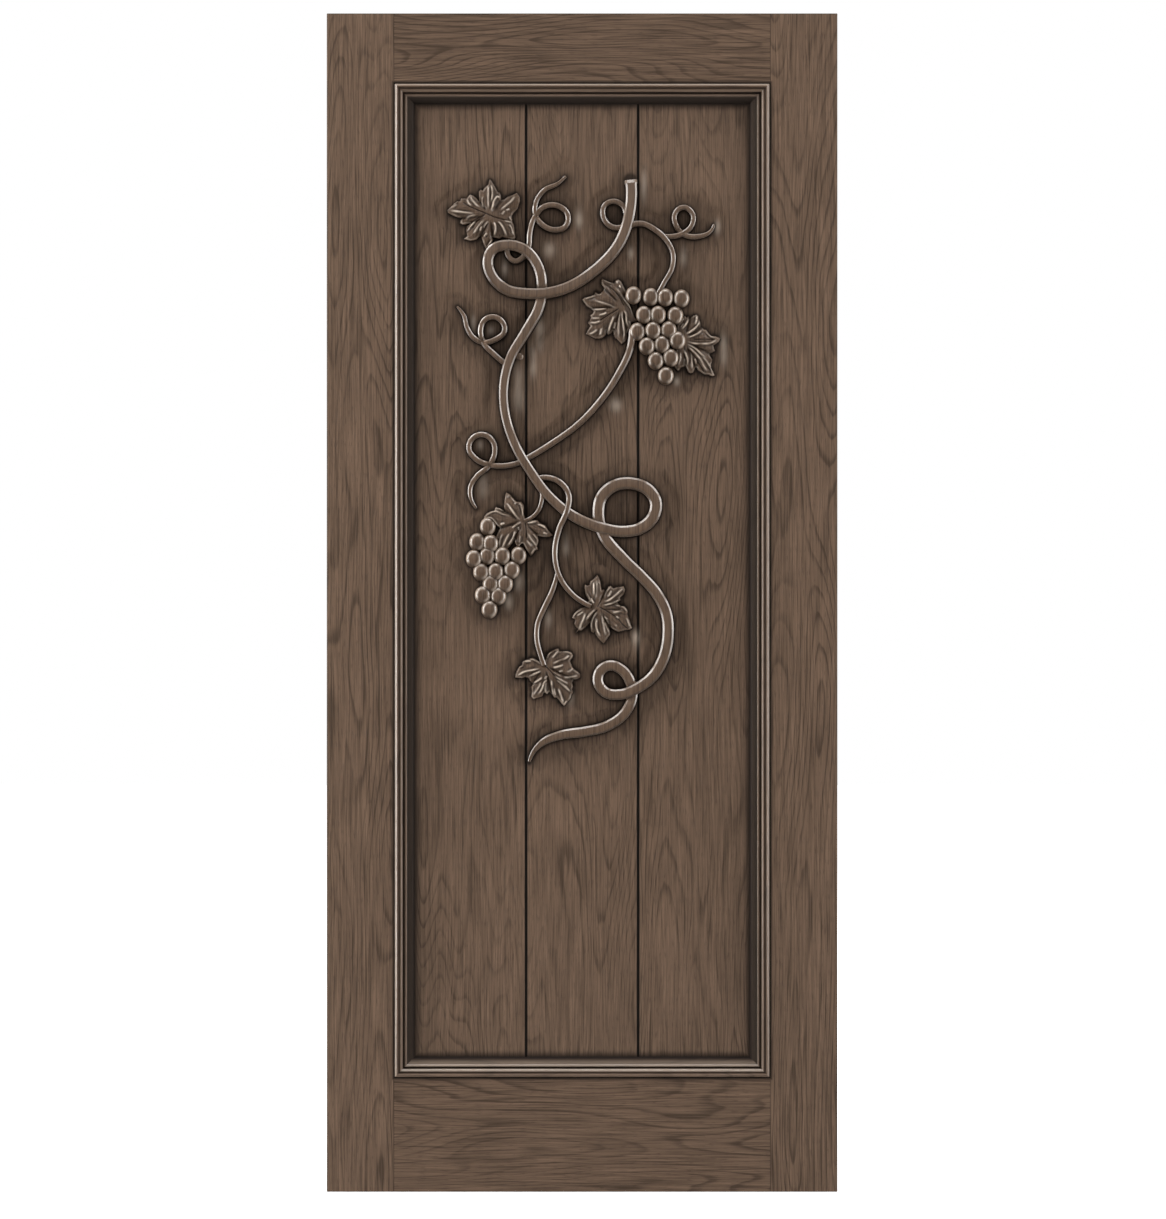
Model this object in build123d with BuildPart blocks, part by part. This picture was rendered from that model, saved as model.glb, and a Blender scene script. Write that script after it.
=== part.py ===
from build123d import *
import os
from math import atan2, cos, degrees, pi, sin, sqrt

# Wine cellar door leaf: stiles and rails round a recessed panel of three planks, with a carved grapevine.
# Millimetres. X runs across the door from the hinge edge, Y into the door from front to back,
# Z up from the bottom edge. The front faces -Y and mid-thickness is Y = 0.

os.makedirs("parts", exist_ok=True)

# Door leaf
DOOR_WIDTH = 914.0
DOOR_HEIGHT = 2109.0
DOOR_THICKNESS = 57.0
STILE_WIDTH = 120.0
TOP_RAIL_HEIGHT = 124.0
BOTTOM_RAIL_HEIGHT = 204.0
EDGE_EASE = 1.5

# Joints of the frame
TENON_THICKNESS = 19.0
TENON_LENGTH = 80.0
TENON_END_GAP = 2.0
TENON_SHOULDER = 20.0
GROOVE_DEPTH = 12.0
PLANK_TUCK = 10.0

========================

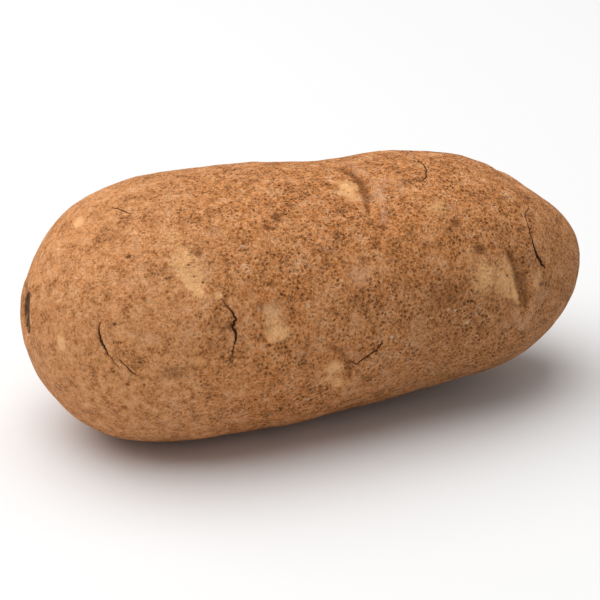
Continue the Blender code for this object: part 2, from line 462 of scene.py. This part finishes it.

========================

Give again, word for word, only the lines running from the line with "Model this object" through the line with "PLANK_TUCK = 10.0"; include both of those lines.

Model this object in build123d with BuildPart blocks, part by part. This picture was rendered from that model, saved as model.glb, and a Blender scene script. Write that script after it.
=== part.py ===
from build123d import *
import os
from math import atan2, cos, degrees, pi, sin, sqrt

# Wine cellar door leaf: stiles and rails round a recessed panel of three planks, with a carved grapevine.
# Millimetres. X runs across the door from the hinge edge, Y into the door from front to back,
# Z up from the bottom edge. The front faces -Y and mid-thickness is Y = 0.

os.makedirs("parts", exist_ok=True)

# Door leaf
DOOR_WIDTH = 914.0
DOOR_HEIGHT = 2109.0
DOOR_THICKNESS = 57.0
STILE_WIDTH = 120.0
TOP_RAIL_HEIGHT = 124.0
BOTTOM_RAIL_HEIGHT = 204.0
EDGE_EASE = 1.5

# Joints of the frame
TENON_THICKNESS = 19.0
TENON_LENGTH = 80.0
TENON_END_GAP = 2.0
TENON_SHOULDER = 20.0
GROOVE_DEPTH = 12.0
PLANK_TUCK = 10.0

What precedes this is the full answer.